▶ Exercise description
Find the string "frame" and gather every line that holds it.

[start Dataset]

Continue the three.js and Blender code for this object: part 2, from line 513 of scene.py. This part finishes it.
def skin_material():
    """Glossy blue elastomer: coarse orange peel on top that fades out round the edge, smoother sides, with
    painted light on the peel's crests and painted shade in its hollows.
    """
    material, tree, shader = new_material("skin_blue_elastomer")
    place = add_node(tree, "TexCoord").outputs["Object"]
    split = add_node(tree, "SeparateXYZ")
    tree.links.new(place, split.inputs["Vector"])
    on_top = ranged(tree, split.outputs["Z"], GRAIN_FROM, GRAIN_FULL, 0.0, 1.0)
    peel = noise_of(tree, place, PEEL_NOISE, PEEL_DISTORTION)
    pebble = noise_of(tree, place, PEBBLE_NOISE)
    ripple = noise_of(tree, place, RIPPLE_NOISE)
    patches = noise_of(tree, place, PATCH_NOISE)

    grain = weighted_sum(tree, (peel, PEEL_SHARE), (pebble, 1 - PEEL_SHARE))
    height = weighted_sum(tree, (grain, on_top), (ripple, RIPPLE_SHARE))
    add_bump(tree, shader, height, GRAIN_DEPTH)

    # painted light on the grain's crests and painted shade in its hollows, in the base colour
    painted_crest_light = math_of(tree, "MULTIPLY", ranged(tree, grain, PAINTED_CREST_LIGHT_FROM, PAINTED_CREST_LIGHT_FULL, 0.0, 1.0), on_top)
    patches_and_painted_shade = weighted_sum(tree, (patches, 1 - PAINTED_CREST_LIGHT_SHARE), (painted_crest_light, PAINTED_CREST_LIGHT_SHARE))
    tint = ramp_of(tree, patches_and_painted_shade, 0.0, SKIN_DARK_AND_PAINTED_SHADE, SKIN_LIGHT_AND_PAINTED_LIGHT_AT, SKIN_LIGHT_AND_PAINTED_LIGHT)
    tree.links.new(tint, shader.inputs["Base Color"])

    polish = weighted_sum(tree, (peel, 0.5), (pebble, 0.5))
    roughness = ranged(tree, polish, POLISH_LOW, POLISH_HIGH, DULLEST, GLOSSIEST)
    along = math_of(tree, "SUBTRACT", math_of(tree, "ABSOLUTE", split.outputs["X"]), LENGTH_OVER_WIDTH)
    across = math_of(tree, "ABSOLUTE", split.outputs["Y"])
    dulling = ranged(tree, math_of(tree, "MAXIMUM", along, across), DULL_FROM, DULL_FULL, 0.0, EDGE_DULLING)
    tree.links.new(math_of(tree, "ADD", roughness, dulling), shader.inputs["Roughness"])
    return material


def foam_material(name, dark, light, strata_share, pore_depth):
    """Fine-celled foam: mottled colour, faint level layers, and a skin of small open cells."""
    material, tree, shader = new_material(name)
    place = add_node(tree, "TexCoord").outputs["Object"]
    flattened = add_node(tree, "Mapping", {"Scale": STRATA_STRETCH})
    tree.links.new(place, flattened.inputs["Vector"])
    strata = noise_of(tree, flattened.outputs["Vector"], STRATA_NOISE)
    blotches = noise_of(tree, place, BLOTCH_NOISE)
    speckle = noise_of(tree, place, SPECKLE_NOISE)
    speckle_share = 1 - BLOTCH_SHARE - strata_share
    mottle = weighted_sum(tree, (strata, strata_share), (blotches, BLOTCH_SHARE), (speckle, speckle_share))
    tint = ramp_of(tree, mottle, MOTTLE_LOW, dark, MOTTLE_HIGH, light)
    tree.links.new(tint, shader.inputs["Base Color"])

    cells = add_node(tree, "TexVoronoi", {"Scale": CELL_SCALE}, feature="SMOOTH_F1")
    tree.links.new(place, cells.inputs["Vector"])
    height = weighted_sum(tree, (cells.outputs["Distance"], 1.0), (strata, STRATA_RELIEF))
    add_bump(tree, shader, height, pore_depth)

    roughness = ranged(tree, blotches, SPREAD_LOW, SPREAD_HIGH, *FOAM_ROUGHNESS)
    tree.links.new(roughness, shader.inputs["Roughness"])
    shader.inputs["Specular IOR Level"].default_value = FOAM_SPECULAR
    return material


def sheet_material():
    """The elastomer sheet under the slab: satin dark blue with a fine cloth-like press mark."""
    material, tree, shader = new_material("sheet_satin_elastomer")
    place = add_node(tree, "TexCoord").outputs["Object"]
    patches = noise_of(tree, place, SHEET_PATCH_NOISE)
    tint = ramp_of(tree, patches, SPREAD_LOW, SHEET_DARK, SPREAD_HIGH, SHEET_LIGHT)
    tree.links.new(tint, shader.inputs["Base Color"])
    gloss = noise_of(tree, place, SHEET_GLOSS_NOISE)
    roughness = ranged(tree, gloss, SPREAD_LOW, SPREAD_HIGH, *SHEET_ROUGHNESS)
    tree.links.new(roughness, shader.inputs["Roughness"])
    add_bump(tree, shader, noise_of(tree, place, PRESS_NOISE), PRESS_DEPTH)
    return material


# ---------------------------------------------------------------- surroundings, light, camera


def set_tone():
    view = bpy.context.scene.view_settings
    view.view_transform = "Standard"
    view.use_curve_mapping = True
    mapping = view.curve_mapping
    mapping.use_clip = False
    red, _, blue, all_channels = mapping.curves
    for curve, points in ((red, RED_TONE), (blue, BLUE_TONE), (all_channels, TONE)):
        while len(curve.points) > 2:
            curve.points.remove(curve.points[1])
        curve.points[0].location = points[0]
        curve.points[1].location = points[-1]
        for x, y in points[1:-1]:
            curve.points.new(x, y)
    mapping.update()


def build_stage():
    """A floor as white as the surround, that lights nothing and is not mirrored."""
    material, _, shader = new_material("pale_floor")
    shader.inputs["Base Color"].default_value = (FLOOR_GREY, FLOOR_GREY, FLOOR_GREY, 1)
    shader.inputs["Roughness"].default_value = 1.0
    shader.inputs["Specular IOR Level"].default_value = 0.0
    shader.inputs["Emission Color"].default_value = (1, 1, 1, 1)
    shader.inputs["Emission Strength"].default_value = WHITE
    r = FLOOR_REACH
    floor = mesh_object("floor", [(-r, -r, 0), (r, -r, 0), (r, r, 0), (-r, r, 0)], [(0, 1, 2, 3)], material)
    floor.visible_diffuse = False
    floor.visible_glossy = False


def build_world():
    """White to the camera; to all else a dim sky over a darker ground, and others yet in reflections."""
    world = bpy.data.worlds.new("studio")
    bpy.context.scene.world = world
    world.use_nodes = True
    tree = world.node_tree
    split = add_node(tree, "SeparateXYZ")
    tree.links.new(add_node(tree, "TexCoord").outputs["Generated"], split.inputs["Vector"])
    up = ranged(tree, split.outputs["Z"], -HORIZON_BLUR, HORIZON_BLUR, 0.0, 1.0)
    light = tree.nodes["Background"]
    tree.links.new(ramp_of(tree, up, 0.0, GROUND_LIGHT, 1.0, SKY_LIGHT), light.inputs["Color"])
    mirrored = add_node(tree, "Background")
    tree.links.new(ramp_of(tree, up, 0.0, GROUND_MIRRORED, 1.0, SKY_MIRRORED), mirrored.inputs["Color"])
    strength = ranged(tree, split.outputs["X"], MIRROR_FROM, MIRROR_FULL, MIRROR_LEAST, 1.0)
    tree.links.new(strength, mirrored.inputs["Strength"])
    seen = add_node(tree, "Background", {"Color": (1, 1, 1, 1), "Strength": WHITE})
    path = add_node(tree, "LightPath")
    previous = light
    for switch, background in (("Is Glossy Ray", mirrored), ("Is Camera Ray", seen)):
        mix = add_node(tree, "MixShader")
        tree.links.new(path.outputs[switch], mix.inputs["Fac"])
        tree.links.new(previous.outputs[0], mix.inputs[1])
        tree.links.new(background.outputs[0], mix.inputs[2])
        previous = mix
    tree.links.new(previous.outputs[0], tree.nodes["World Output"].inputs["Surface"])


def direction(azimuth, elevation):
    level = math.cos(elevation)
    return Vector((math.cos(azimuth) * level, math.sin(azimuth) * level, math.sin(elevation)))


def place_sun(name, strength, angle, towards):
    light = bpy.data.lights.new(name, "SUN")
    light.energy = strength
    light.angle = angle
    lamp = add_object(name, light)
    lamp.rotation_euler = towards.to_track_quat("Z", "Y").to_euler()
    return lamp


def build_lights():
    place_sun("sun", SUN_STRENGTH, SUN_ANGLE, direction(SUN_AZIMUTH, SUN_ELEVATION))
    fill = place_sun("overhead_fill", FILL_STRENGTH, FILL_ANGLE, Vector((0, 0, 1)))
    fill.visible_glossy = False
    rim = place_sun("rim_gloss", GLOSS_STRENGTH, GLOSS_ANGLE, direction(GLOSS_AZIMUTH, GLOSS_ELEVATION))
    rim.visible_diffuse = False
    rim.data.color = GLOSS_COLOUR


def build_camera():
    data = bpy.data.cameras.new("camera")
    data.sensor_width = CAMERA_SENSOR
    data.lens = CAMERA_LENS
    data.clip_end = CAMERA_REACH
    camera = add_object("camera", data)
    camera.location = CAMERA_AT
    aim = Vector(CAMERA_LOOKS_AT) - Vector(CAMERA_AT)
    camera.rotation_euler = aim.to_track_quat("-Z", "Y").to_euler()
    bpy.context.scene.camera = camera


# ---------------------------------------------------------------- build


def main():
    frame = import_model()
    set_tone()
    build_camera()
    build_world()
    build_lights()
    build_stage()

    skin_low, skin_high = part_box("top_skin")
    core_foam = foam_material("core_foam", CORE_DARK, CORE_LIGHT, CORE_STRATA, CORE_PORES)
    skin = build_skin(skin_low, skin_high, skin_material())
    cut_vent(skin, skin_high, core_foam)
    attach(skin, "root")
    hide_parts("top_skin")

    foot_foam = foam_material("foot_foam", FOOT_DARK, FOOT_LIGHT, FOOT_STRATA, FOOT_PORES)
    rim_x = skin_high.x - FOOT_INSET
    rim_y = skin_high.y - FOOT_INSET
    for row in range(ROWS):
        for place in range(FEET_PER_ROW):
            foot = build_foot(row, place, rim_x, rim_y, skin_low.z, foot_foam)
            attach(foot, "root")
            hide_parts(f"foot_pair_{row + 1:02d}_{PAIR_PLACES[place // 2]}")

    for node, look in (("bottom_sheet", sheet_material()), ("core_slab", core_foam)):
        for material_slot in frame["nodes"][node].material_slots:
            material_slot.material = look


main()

[end Dataset]
[start Dataset]

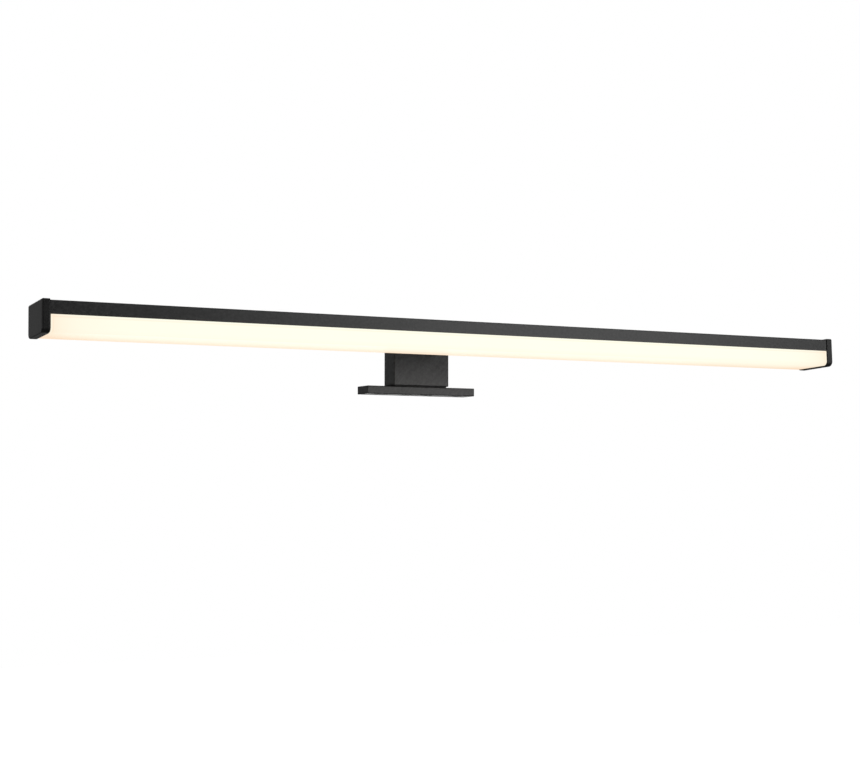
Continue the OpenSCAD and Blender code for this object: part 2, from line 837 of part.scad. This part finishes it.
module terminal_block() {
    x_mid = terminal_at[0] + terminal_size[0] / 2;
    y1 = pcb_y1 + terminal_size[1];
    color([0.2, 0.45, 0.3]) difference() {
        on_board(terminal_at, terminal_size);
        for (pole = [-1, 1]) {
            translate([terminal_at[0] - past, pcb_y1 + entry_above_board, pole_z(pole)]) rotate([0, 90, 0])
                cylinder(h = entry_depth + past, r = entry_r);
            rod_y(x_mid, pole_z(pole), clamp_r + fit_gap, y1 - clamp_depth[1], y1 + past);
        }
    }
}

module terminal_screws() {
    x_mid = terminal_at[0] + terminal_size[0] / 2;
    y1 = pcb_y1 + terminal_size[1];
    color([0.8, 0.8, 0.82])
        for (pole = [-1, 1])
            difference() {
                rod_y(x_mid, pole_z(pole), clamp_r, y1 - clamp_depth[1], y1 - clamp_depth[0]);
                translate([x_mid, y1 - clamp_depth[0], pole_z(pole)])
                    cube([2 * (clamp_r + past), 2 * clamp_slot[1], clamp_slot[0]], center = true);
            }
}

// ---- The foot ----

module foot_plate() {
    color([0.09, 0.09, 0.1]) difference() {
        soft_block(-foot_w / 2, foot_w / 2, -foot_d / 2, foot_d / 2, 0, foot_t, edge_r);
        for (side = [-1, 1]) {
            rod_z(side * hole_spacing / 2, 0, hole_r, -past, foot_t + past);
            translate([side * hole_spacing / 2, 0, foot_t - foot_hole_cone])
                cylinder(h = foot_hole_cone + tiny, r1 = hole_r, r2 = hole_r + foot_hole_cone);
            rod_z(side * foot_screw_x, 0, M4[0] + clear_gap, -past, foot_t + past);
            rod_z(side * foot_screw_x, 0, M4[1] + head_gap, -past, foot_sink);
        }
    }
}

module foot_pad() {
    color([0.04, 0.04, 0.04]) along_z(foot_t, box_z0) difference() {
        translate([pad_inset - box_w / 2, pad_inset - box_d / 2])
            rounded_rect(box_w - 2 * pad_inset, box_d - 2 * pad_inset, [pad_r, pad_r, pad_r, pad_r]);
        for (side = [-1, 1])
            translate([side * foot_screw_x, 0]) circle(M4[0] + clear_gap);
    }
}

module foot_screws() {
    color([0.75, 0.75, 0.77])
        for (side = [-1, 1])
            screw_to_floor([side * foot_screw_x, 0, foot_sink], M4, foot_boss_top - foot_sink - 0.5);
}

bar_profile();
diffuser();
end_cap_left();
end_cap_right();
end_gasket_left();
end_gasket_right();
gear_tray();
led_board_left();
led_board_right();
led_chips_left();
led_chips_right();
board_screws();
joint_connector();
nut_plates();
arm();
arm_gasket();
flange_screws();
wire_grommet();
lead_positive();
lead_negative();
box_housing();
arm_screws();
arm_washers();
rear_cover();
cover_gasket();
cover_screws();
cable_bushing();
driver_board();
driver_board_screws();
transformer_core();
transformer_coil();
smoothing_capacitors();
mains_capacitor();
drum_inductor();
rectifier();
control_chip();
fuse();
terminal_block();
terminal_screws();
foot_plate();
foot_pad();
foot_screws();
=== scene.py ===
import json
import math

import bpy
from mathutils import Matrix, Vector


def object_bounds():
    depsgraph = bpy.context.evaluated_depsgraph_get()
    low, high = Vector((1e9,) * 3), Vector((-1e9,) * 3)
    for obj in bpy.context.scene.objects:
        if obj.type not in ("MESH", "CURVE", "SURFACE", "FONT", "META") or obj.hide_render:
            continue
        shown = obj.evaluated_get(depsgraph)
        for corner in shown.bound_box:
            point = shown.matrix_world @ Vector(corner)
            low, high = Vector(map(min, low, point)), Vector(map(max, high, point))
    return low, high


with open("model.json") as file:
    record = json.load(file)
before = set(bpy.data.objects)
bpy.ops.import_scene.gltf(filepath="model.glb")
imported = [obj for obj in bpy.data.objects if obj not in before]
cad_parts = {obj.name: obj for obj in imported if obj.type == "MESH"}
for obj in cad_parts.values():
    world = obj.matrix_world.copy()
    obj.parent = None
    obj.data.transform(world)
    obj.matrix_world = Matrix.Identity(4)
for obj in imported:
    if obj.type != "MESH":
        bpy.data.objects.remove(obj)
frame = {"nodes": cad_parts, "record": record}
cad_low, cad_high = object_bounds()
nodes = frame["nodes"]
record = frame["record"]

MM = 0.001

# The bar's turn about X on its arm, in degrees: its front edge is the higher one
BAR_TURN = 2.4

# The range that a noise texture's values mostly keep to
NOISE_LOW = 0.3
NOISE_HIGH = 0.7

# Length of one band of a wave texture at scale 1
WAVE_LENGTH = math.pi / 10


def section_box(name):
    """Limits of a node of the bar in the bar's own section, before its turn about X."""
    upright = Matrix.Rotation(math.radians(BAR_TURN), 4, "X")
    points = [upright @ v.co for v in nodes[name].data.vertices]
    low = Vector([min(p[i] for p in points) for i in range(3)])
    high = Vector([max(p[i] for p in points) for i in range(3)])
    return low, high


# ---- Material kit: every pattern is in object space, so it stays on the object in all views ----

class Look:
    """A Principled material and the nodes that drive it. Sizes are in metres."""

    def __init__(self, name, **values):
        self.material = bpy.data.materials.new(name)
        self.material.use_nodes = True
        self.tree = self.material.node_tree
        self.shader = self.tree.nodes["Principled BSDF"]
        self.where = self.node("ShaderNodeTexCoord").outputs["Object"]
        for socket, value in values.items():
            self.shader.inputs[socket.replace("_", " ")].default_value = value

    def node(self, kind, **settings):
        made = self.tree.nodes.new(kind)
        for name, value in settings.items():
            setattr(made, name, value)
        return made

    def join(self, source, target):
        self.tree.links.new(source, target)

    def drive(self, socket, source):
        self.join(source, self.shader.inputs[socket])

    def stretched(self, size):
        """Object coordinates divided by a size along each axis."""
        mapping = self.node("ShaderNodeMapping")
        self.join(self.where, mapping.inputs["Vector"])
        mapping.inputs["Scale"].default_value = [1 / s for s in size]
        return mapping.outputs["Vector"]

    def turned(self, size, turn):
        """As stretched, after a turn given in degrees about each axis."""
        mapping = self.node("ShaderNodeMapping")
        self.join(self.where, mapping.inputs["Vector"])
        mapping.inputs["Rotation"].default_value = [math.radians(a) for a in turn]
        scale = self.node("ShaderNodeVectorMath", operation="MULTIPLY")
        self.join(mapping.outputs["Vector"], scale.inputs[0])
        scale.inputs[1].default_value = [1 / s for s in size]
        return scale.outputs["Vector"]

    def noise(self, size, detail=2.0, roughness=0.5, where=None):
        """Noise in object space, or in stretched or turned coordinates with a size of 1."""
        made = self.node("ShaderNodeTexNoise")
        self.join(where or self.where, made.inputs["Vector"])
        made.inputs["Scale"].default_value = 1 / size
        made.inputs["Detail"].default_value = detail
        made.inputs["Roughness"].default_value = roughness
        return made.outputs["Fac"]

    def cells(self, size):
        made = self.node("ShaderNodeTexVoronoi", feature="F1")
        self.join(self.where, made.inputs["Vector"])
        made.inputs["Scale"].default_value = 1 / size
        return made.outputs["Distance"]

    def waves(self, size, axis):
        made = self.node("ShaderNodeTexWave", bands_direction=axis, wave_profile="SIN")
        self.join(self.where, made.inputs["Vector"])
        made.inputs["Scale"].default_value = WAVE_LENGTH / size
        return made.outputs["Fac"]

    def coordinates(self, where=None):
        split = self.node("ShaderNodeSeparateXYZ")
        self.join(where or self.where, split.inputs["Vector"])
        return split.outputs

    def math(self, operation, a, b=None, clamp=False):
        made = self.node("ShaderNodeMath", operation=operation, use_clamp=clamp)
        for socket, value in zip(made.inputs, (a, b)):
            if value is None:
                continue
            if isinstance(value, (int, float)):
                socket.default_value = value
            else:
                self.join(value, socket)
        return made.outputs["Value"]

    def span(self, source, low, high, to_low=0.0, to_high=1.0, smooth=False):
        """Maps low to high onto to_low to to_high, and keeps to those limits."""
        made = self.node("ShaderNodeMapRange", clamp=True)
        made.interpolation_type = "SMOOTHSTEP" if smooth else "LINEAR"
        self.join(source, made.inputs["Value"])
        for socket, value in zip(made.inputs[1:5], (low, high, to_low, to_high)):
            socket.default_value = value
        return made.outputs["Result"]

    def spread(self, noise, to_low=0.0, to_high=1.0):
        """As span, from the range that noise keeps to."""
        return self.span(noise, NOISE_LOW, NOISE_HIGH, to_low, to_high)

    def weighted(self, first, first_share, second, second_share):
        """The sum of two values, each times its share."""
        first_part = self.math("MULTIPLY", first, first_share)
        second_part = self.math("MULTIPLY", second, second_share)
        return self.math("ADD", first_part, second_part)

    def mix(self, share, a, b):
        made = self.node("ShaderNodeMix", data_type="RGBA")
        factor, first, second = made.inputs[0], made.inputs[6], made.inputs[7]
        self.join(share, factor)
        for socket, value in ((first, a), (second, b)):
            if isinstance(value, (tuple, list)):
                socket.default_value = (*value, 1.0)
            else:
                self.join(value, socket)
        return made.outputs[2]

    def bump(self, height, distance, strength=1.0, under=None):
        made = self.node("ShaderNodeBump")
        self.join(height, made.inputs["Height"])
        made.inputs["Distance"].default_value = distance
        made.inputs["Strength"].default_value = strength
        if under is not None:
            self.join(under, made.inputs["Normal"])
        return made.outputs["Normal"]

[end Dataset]

▶ Answer to this problem
    frame = import_model()
        for material_slot in frame["nodes"][node].material_slots:
frame = {"nodes": cad_parts, "record": record}
nodes = frame["nodes"]
record = frame["record"]